Given data:
--- Start ---
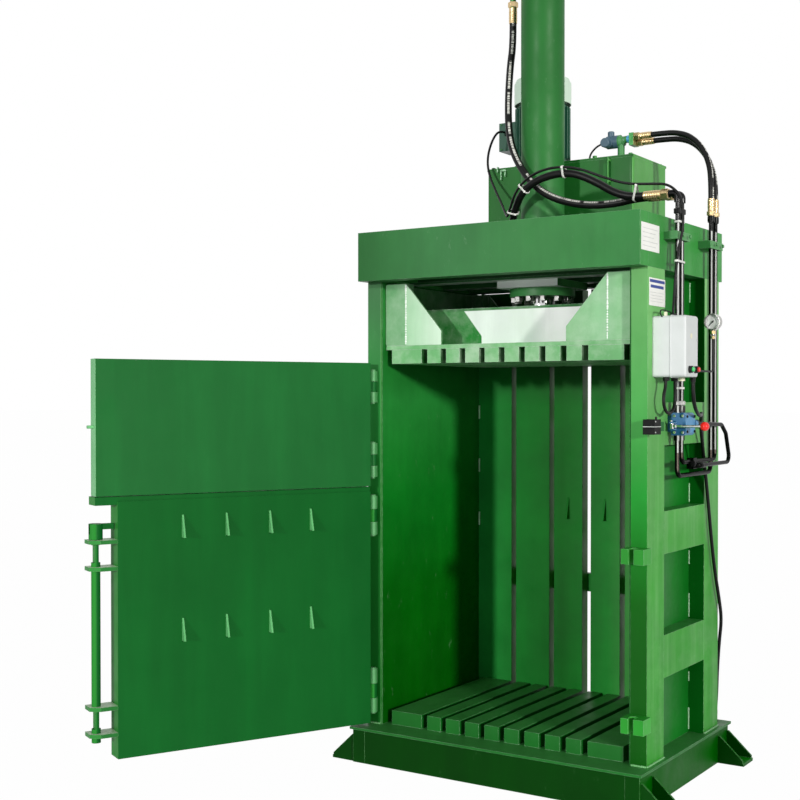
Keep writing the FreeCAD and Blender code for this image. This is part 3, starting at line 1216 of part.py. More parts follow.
CABLE_ROUTE = [(741, -229, 1564), (741, -229, 1512), (739, -199, 1468), (733, -150, 1444),
               (721, -92, 1440), (692, -8, 1453), (654, 84, 1400), (638, 168, 1262),
               (637, 214, 1110), (640, 240, 970), (640, 284, 815), (641, 340, 680),
               (635, 388, 590), (619, 404, 490), (610, 408, 370), (606, 412, 270),
               (594, 434, 206), (576, 490, 166), (550, 542, 116), (524, 588, 68),
               (512, 626, 55.75)]


def make_hoses():
    """Hydraulic hoses between the cylinder, the pipes and the tank, with their brass ends."""
    hose, return_hose = D["hose_radius"].value, D["return_hose_radius"].value
    node("upper_hose", tube_along("upper_hose_run", UPPER_HOSE, hose))
    node("lower_hose", tube_along("lower_hose_run", LOWER_HOSE, hose))
    node("return_hoses", grouped("return_hose_group", [
        tube_along(f"return_hose_{count}", route, return_hose)
        for count, route in enumerate(RETURN_HOSES, start=1)]))

    start_x = UPPER_HOSE[-1][0]
    ends = [cylinder(f"pressure_ferrule_{count}", D["ferrule_radius"],
                     D["pipe_x"] - D["elbow_reach"] - start_x,
                     (start_x, y, D["pipe_elbow_z"]), FACING_RIGHT)
            for count, y in enumerate((D["front_pipe_y"], D["front_pipe_2_y"]), start=1)]
    top, small = D["rear_pipe_top_z"], D["return_ferrule_radius"]
    elbow_x = D["filter_x"] + D["filter_outlet"]
    block_end = elbow_x + D["manifold_length"]
    for count, route in enumerate(RETURN_HOSES, start=1):
        x, y, z = route[0]
        ends.append(cylinder(f"filter_ferrule_{count}", small, x - block_end,
                             (block_end, y, z), FACING_RIGHT))
        x, y, z = route[-1]
        ends.append(cylinder(f"return_ferrule_{count}", small, z - top, (x, y, top)))
    wide, tall = D["manifold_width"], D["manifold_height"]
    ends.append(box("return_manifold", (D["manifold_length"], wide, tall),
                    (elbow_x, D["filter_y"] + 8 - wide / 2, D["filter_z"] + 2 - tall / 2)))

    x, y, z = UPPER_HOSE[0]
    ends.append(cylinder("cap_ferrule", D["ferrule_radius"], 82, (x, y, z)))
    room = cylinder("tube_room", D["tube_radius"], 2000, (0, 0, 1500))
    ends.append(port_elbow("cap_elbow", Vector(x, y, z + 82), Vector(0, 0, 1), 55, room))
    low = Vector(*LOWER_HOSE[0])
    ends.append(port_elbow("gland_elbow", low, low - Vector(*LOWER_HOSE[1]), 42, room))
    node("hose_fittings", grouped("fitting_group", ends))


def port_elbow(name, start, direction, run, room):
    """A bent port stub: on from a hose's end by a run, then in to the cylinder's side."""
    corner = start + direction.normalize() * run
    path, _ = bent_line([tuple(start), tuple(corner), (-86, corner.y, corner.z)], 24)
    stub = solid_feature(f"{name}_stub", sweep_round(path, start, direction, D["port_radius"].value))
    return less(name, stub, room)


def make_cables():
    """The motor cable and two short leads, and the supply cable with its coil and plug."""
    radius, length = D["cable_radius"].value, D["gland_length"]
    gland = turned("cable_gland", [(0, 0), (radius + 1, 0), (D["gland_top_radius"], length),
                                   (0, length)],
                   (D["gland_x"], D["gland_y"], D["box_bottom_z"] - length))
    node("leads", grouped("lead_group", [
        tube_along("motor_cable", MOTOR_CABLE, D["motor_lead_radius"].value),
        tube_along("control_lead", CONTROL_LEAD, D["control_lead_radius"].value),
        tube_along("filter_lead", FILTER_LEAD, D["filter_lead_radius"].value),
        gland,
    ]))
    node("supply_cable", tube_along("supply_cable_run", CABLE_ROUTE + [tuple(coil_point(0))], radius))
    node("cable_coil", solid_feature("cable_coil_run", coil_shape(radius)))
    end = coil_point(COIL_TURNS * 360)
    length = D["plug_length"].value
    plug = D["plug_radius"].value
    tail = 170
    lead = [(end.x - radius * 2, end.y, end.z), (end.x - 60, end.y, end.z),
            (end.x - 115, end.y, plug), (end.x - tail, end.y, plug)]
    node("cable_end", tube_along("cable_end_run", lead, radius))
    body = turned("plug_body", [(0, 0), (radius + 4, 0), (radius + 6, 26), (plug - 4, 44),
                                (plug - 4, 72), (plug, 74), (plug, length), (0, length)],
                  (end.x - tail, end.y, plug), Rotation(Vector(0, 1, 0), -90))
    node("cable_plug", body)


COIL_TURNS = 3.25


def coil_point(angle):
    """A point of the coil: it winds down from the top turn to the floor."""
    turn = math.radians(angle)
    drop = D["coil_pitch"].value * (COIL_TURNS - angle / 360)
    return Vector(D["coil_x"].value + D["coil_radius"].value * math.cos(turn),
                  D["coil_y"].value + D["coil_radius"].value * math.sin(turn),
                  D["cable_radius"].value + drop)


def coil_shape(radius):
    """The wound part of the cable, one unbroken tube."""
    steps = int(COIL_TURNS * 4)
    edges = []
    for step in range(steps):
        first, middle, last = (coil_point(90 * step + add) for add in (0, 45, 90))
        edges.append(Part.Arc(first, middle, last).toShape())
    tail = coil_point(COIL_TURNS * 360)
    edges.append(Part.LineSegment(tail, tail + Vector(-radius * 2, 0, 0)).toShape())
    path = Part.Wire(edges)
    print(f"cable_coil: length {path.Length:.0f}, gap between turns "
          f"{D['coil_pitch'].value - radius * 2:.1f}")
    return sweep_round(path, coil_point(0), Vector(0, 1, 0), radius)


# ---------------------------------------------------------------- build, check and write

def make_all():
    """Every sub-part, in the order in which the machine goes together."""
    make_base()
    make_walls()
    make_back_wall()
    make_top()
    make_press()
    make_cylinder()
    make_tank()
    make_motor()
    make_hinges()
    make_doors()
    make_lock()
    make_pipes()
    make_valve()
    make_controls()
    make_gauge()
    make_hoses()
    make_cables()


def check_all():
    """Stops on a failed object or an unsound shape."""
    doc.recompute()
    for thing in doc.Objects:
        if "Invalid" in thing.State or "Error" in thing.State:
            raise RuntimeError(f"{thing.Name} failed: {thing.State}")
    for label, thing in parts.items():
        if thing.Shape.isNull() or not thing.Shape.isValid():
            raise RuntimeError(f"{label} has no sound shape")


def write_all():
    """One file a sub-part."""
    os.makedirs("parts", exist_ok=True)
    for label, thing in parts.items():
        thing.Shape.exportStep(f"parts/{label}.step")
        print(f"{label}: {len(thing.Shape.Solids)} solids, {thing.Shape.Volume / 1e6:.2f} litres")
    print(f"{len(parts)} sub-parts")


make_all()
check_all()
write_all()
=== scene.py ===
import math
import random

import bmesh
import bpy
from mathutils import Euler, Matrix, Vector


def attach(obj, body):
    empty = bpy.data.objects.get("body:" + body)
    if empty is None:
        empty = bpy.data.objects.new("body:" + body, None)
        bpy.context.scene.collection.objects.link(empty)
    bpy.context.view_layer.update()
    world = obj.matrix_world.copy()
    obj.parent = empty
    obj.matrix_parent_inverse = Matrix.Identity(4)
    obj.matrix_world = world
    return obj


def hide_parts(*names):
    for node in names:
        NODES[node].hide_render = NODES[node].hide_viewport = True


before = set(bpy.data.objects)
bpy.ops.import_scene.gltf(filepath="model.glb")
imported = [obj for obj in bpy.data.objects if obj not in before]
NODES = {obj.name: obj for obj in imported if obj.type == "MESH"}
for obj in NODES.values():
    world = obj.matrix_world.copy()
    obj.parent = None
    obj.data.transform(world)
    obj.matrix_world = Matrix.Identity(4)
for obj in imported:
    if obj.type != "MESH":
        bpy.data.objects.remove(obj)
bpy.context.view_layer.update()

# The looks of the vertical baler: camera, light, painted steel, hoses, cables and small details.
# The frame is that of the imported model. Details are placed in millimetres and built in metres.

scene = bpy.context.scene
MM = 1000  # millimetres to the metre

# ---------- camera and light

PICTURE = 800
SENSOR = 36
FOCAL_PIXELS = 1299.68
HORIZON_SHIFT = 16.92
CAMERA_PLACE = Vector((2.4872, -4.8474, 1.5))
CAMERA_YAW = math.radians(33.4107)
CAMERA_PITCH = math.radians(0.7459)
FAR_CLIP = 400
WHITE = (1, 1, 1, 1)
FILL_COLOUR, FILL_STRENGTH = (0.95, 0.98, 1.0, 1), 0.3
FLOOR_HALF, FLOOR_WHITE = 150, 0.985


def make_camera():
    """A nearly level camera in front of the right corner, as the photograph has it."""
    lens = bpy.data.cameras.new("camera")
    lens.sensor_width = SENSOR
    lens.lens = SENSOR * FOCAL_PIXELS / PICTURE
    lens.shift_y = HORIZON_SHIFT / PICTURE
    lens.clip_end = FAR_CLIP
    camera = bpy.data.objects.new("camera", lens)
    turn = Euler((math.radians(90) - CAMERA_PITCH, 0, CAMERA_YAW)).to_matrix().to_4x4()
    camera.matrix_world = Matrix.Translation(CAMERA_PLACE) @ turn
    scene.collection.objects.link(camera)
    scene.camera = camera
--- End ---
Request: Retype precisely, and only, the span of lines that opens at the line containing "for thing in" and closes at the line containing "to the metre", both inclusive.

Result for this task:
    for thing in doc.Objects:
        if "Invalid" in thing.State or "Error" in thing.State:
            raise RuntimeError(f"{thing.Name} failed: {thing.State}")
    for label, thing in parts.items():
        if thing.Shape.isNull() or not thing.Shape.isValid():
            raise RuntimeError(f"{label} has no sound shape")


def write_all():
    """One file a sub-part."""
    os.makedirs("parts", exist_ok=True)
    for label, thing in parts.items():
        thing.Shape.exportStep(f"parts/{label}.step")
        print(f"{label}: {len(thing.Shape.Solids)} solids, {thing.Shape.Volume / 1e6:.2f} litres")
    print(f"{len(parts)} sub-parts")


make_all()
check_all()
write_all()
=== scene.py ===
import math
import random

import bmesh
import bpy
from mathutils import Euler, Matrix, Vector


def attach(obj, body):
    empty = bpy.data.objects.get("body:" + body)
    if empty is None:
        empty = bpy.data.objects.new("body:" + body, None)
        bpy.context.scene.collection.objects.link(empty)
    bpy.context.view_layer.update()
    world = obj.matrix_world.copy()
    obj.parent = empty
    obj.matrix_parent_inverse = Matrix.Identity(4)
    obj.matrix_world = world
    return obj


def hide_parts(*names):
    for node in names:
        NODES[node].hide_render = NODES[node].hide_viewport = True


before = set(bpy.data.objects)
bpy.ops.import_scene.gltf(filepath="model.glb")
imported = [obj for obj in bpy.data.objects if obj not in before]
NODES = {obj.name: obj for obj in imported if obj.type == "MESH"}
for obj in NODES.values():
    world = obj.matrix_world.copy()
    obj.parent = None
    obj.data.transform(world)
    obj.matrix_world = Matrix.Identity(4)
for obj in imported:
    if obj.type != "MESH":
        bpy.data.objects.remove(obj)
bpy.context.view_layer.update()

# The looks of the vertical baler: camera, light, painted steel, hoses, cables and small details.
# The frame is that of the imported model. Details are placed in millimetres and built in metres.

scene = bpy.context.scene
MM = 1000  # millimetres to the metre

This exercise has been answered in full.